This question is motivated by this one, though more general.
Let $\phi$ be a formula in first order logic (w/o equality) over alphabet $S$ that contains no function symbols. Say $\phi$ is in prenex normal form $\phi = \forall x_1\cdots\forall x_n\exists y_1\cdots\exists y_m.\phi'$, where $\phi'$ is quantifier-free.
Question. Is there a formula $\psi$ that is satisfiable iff $\phi$ is, such that
- $\psi = \forall z_1\cdots\forall z_l. \psi'$ with $\psi'$ quantifier-free, and
- $\psi$ contains no function symbols.
I know that with only the first condition, $\psi$ is the Skolem normal form of $\phi$, but Skolemization comes at the cost of introducing new functions.
Edit: Of course, I don't know whether $\phi$ is satisfiable or not. Probably, I want to use $\psi$ to decide $\phi$'s satisfiability.
Terminology: A formula like $\phi$ is called a $\forall\exists$-formula (or sometimes an inductive formula). A formula like $\psi$ is called a $\forall$-formula (or a universal formula) with no function symbols.
The question you have asked is not the one you meant to ask.
The answer is yes: If $\phi$ is satisfiable, let $\psi$ be $\forall x\,(x = x)$, which is satisfiable. If $\phi$ is not satisfiable, let $\psi$ be $\forall x\, \lnot (x= x)$, which is not satisfiable.
I suspect what you really want is an equivalent formula. That is, you want to pick $\psi$ so that for every model $M$, we have that $\phi$ is true in $M$ if and only if $\psi$ is true in $M$ (and if $\phi$ and $\psi$ have free variables, we should say that for every model $M$ and every tuple $a$ from $M$ of the appropriate length, $M\models \phi(a)$ if and only if $M\models \psi(a)$).
The answer to this question is no. It's a basic fact of model theory that the truth of $\forall$-formulas is preserved under substructure. So if $\psi$ is a $\forall$-sentence, $M\models \psi$ is a model, and $N$ is a substructure of $M$, then $N\models \psi$ (if this isn't clear to you, you should try to prove it - it's not hard). And if there are no function symbols in the language, then any subset of $M$ is the domain of a substructure.

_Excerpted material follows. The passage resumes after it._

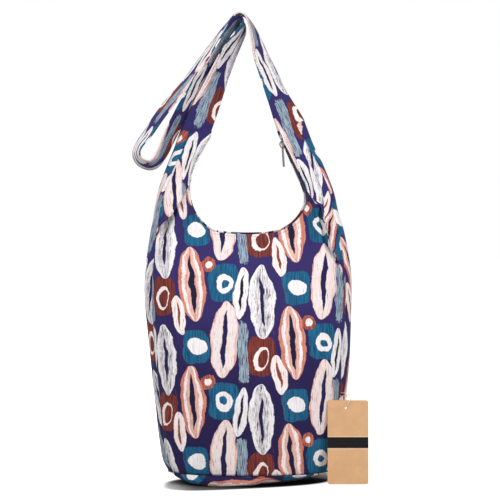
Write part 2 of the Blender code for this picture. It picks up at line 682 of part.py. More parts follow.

Now for a counterexample, we can take $\varphi$ to be the $\forall\exists$-sentence $\forall x\, \exists y\, \lnot (x = y)$. Suppose for contradiction that $\varphi$ is equivalent to a $\forall$-sentence $\psi$ with no function symbols. Let $M = \{a,b\}$ be a set of size $2$. Then $M\models \varphi$, so $M\models \psi$. Let $N = \{a\}$ be a substructure of $M$ of size $1$. Since $\psi$ is universal, $N\models \psi$, but also we can see that $N\not\models \varphi$, contradicting equivalence of $\varphi$ and $\psi$.
Your question was originally motivated by trying to express the group axioms by $\forall$-sentences without function symbols. The same argument shows that this is impossible: If the group axioms were expressible by $\forall$-sentences without function symbols, then every subset of a group $G$ would be a subgroup of $G$.